For a superbowl ad, there's the high cost to air the spot, but most of them also have a high cost to produce the spot (maybe not for the the one from last year that was just a dvd logo esque bouncing qr code for a crypto scam); if your marketing budget was ~ $5M, maybe you spent $1M on production and $4M on airtime. If AI gives you a good enough result for approximately no money, maybe you spend all that budget on airtime, maybe you cut the budget and still spend $4.5M on airtime. Of course, if everybody is spending more on airtime, you might not get more airtime, but you could still reduce/eliminate the production part of the budget.


>your things will get cheaper if the cost required to market them reduces.

One could imagine that once every company in a market uses AI videos to reduce said costs they will then have to spend even more to stand out from the other marketers, leaving us all back where we started, but with a lot of crappy AI videos to wade through.


They also get crappier though. I am generally okay with a lot of the tradeoffs to reduce the cost of construction and mass production. We definitely have more crappy stuff than we need—I'd prefer if we had a little less, higher quality stuff, but the balance is not too far out of whack.

With media though, I feel it's a lot worse.
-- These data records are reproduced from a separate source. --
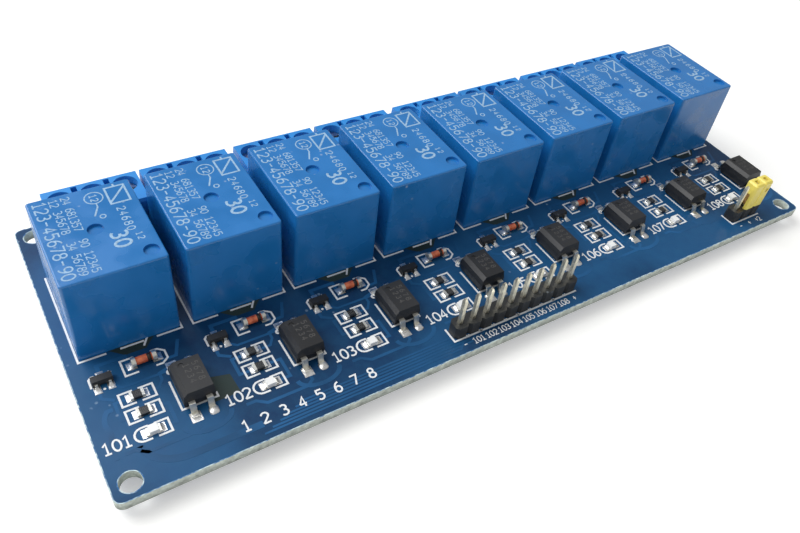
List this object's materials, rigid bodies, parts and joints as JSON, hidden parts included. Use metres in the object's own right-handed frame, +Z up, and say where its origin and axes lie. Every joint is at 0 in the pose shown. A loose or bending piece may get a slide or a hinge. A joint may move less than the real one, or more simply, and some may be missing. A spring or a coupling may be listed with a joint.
{
  "type": "relay module board",
  "caption": "Circuit board with a row of cube relays, screw terminals behind them, optocouplers and small parts in front, and two pin headers.",
  "frame": {"origin": "on the floor under the centre of the board, level with the tips of the pin tails", "axes": "+X along the board, +Y from the small parts to the screw terminals, +Z up"},
  "size_m": [0.138, 0.055, 0.0184],
  "materials": {
    "board": "solder mask over glass-fibre board, satin",
    "relay_case": "moulded, light gloss",
    "terminal_plastic": "moulded, light gloss",
    "tinned_pin": "tinned",
    "tinned_lead": "tinned",
    "screw": "zinc plated",
    "clamp": "nickel plated",
    "opto_body": "moulded, matt",
    "transistor_body": "moulded, matt",
    "diode_glass": "clear glass over a red-brown die",
    "resistor": "glazed",
    "led_lens": "milky resin",
    "header_plastic": "moulded, matt",
    "header_pin": "plated",
    "yellow_plastic": "moulded, light gloss",
    "clip": "plated",
    "solder": "solder, bright",
    "printing_ink": "white printing ink"
  },
  "bodies": {
    "root": {"pcb": "board", "relay_pins": "tinned_pin", "terminal_screws": "screw", "terminal_clamps": "clamp", "terminal_pins": "tinned_pin", "opto_leads": "tinned_lead", "transistor_leads": "tinned_lead", "diode_glass": "diode_glass", "diode_caps": "tinned_lead", "resistor_bodies": "resistor", "resistor_ends": "tinned_lead", "led_ends": "tinned_lead", "input_header_housing": "header_plastic", "input_header_pins": "header_pin", "jumper_header_housing": "header_plastic", "jumper_header_pins": "header_pin", "jumper_cap": "yellow_plastic", "jumper_clip": "clip", "relay_1": "relay_case", "terminal_block_1": "terminal_plastic", "optocoupler_1": "opto_body", "transistor_1": "transistor_body", "led_1": "led_lens", "relay_2": "relay_case", "terminal_block_2": "terminal_plastic", "optocoupler_2": "opto_body", "transistor_2": "transistor_body", "led_2": "led_lens", "relay_3": "relay_case", "terminal_block_3": "terminal_plastic", "optocoupler_3": "opto_body", "transistor_3": "transistor_body", "led_3": "led_lens", "relay_4": "relay_case", "terminal_block_4": "terminal_plastic", "optocoupler_4": "opto_body", "transistor_4": "transistor_body", "led_4": "led_lens", "relay_5": "relay_case", "terminal_block_5": "terminal_plastic", "optocoupler_5": "opto_body", "transistor_5": "transistor_body", "led_5": "led_lens", "relay_6": "relay_case", "terminal_block_6": "terminal_plastic", "optocoupler_6": "opto_body", "transistor_6": "transistor_body", "led_6": "led_lens", "relay_7": "relay_case", "terminal_block_7": "terminal_plastic", "optocoupler_7": "opto_body", "transistor_7": "transistor_body", "led_7": "led_lens", "relay_8": "relay_case", "terminal_block_8": "terminal_plastic", "optocoupler_8": "opto_body", "transistor_8": "transistor_body", "led_8": "led_lens"}
  },
  "joints": []
}
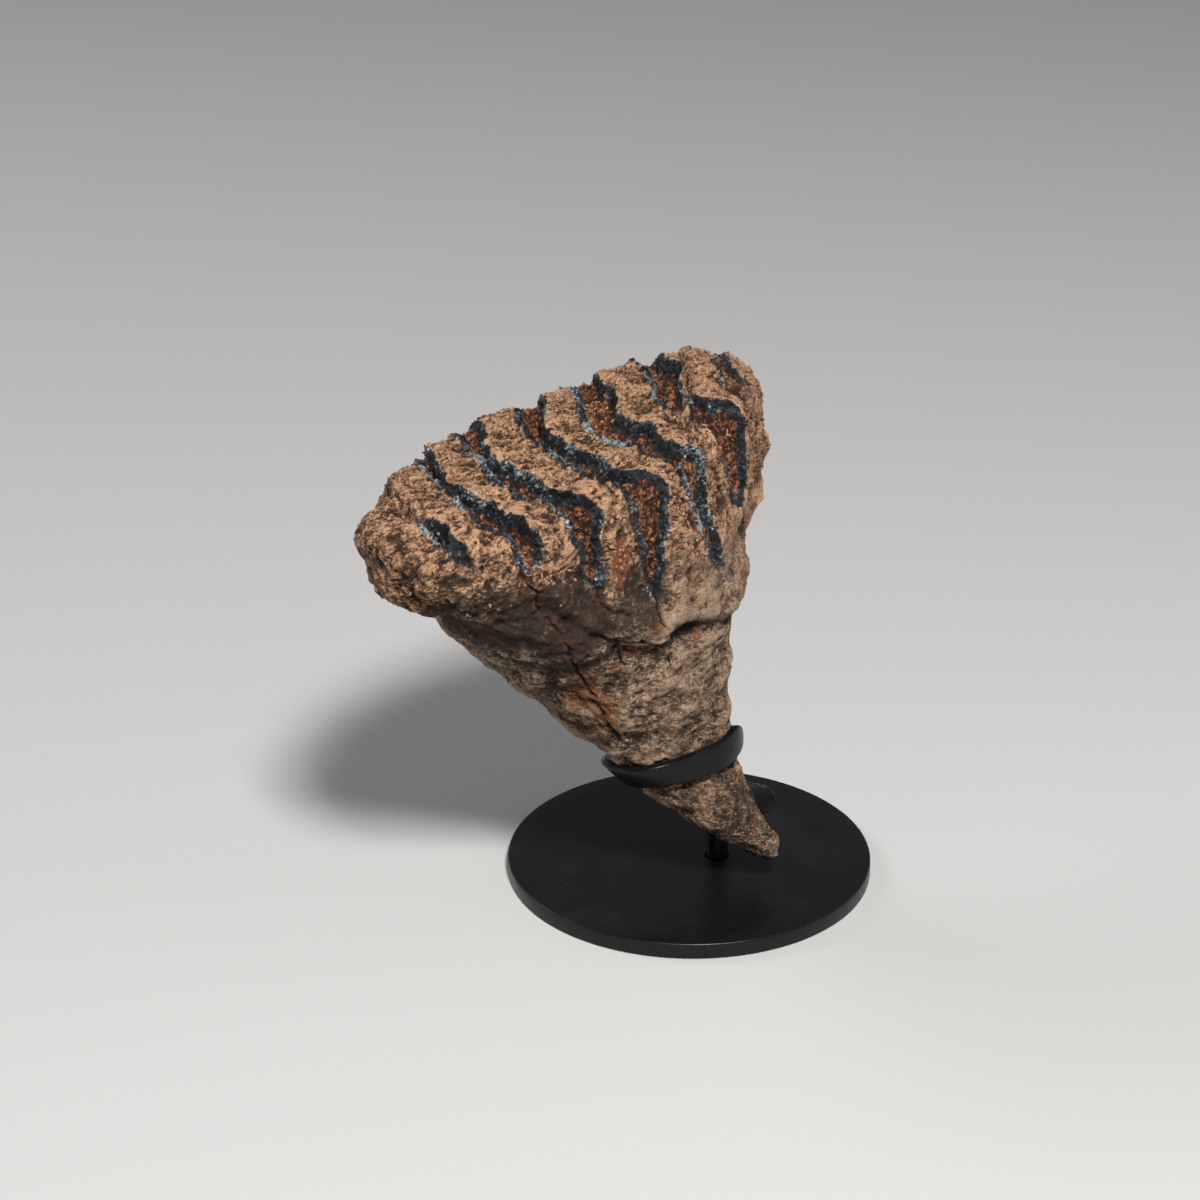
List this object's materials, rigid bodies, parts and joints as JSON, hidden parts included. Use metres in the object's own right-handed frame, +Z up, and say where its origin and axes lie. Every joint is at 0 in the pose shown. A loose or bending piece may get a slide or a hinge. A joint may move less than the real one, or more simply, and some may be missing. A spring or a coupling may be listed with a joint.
{
  "type": "woolly mammoth tooth on a display stand",
  "caption": "Fossil mammoth molar with worn enamel ridges, resting tip down in a bent metal strip on a short rod and a round base.",
  "frame": {"origin": "centre of the flat underside of the base disc", "axes": "+Z up; +X along the crown from its rounded end to its narrow end; -Y towards the side the picture was taken from"},
  "size_m": [0.1063, 0.07, 0.1],
  "materials": {
    "fossil_tooth": "rough, dry and unpolished",
    "black_metal": "satin black coating"
  },
  "bodies": {
    "root": {"tooth": "fossil_tooth", "cradle_strip": "black_metal", "post": "black_metal", "base_disc": "black_metal"}
  },
  "joints": []
}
It's already been trending that way for text with blogspam already diluting the value of the web even before AI. But with AI this is accelerating to video and audio as well. Not only does the AI slop drown out the best of human creativity, it also raises the floor on superficial production value so that if you don't use AI you fall behind on the initial attention-grabbing first impression. I acknowledge a big part of this is due to where we are in the hype cycle, and once we absorb the capabilities of the tools, we'll figure out how to use them more tastefully, and human creativity will shine through again. But no I don't think always making everything easier and more efficient is necessarily always a good thing a priori. Friction and effort sometimes leads to positive outcomes.


Yeah I don't care how cheap/expensive Coca-Cola is.

I care how expensive ram and gpus are though and this ain't helping.


because the race to the bottom does not and will not benefit us, they will cut costs but whatever it is will still cost you the same or more.

Wake me up when my things get cheaper from cutting costs in the process.

We once built pyramids, massive castles, temples and churches which took hundreds of years to build. We don't build those things any more. Same happened to music and art. There's this eternal sloppification of everything, although at the same time things get on average better and cheaper for more people to enjoy. Quantity beats quality, i.e. capitalism optimizes for scalability.

The end game is quite sad, which will be some kind of neural device which just directly manipulates brain signals for happiness, and everything physical will be just gray goo. It's more scalable to make you think the world is beautiful, than to actually make it beautiful. We are almost there already, because we experience the world through a screen, which shows us happy things, while we care less and less about the real world around us.


Maybe in the past. In todays world, when something becomes cheaper, the extra revenue goes straight to the executives. The consumer doesn't see it

> your things will get cheaper if the cost required to market them reduces.

Prices won't go down. Profits go up. The winners are the shareholders.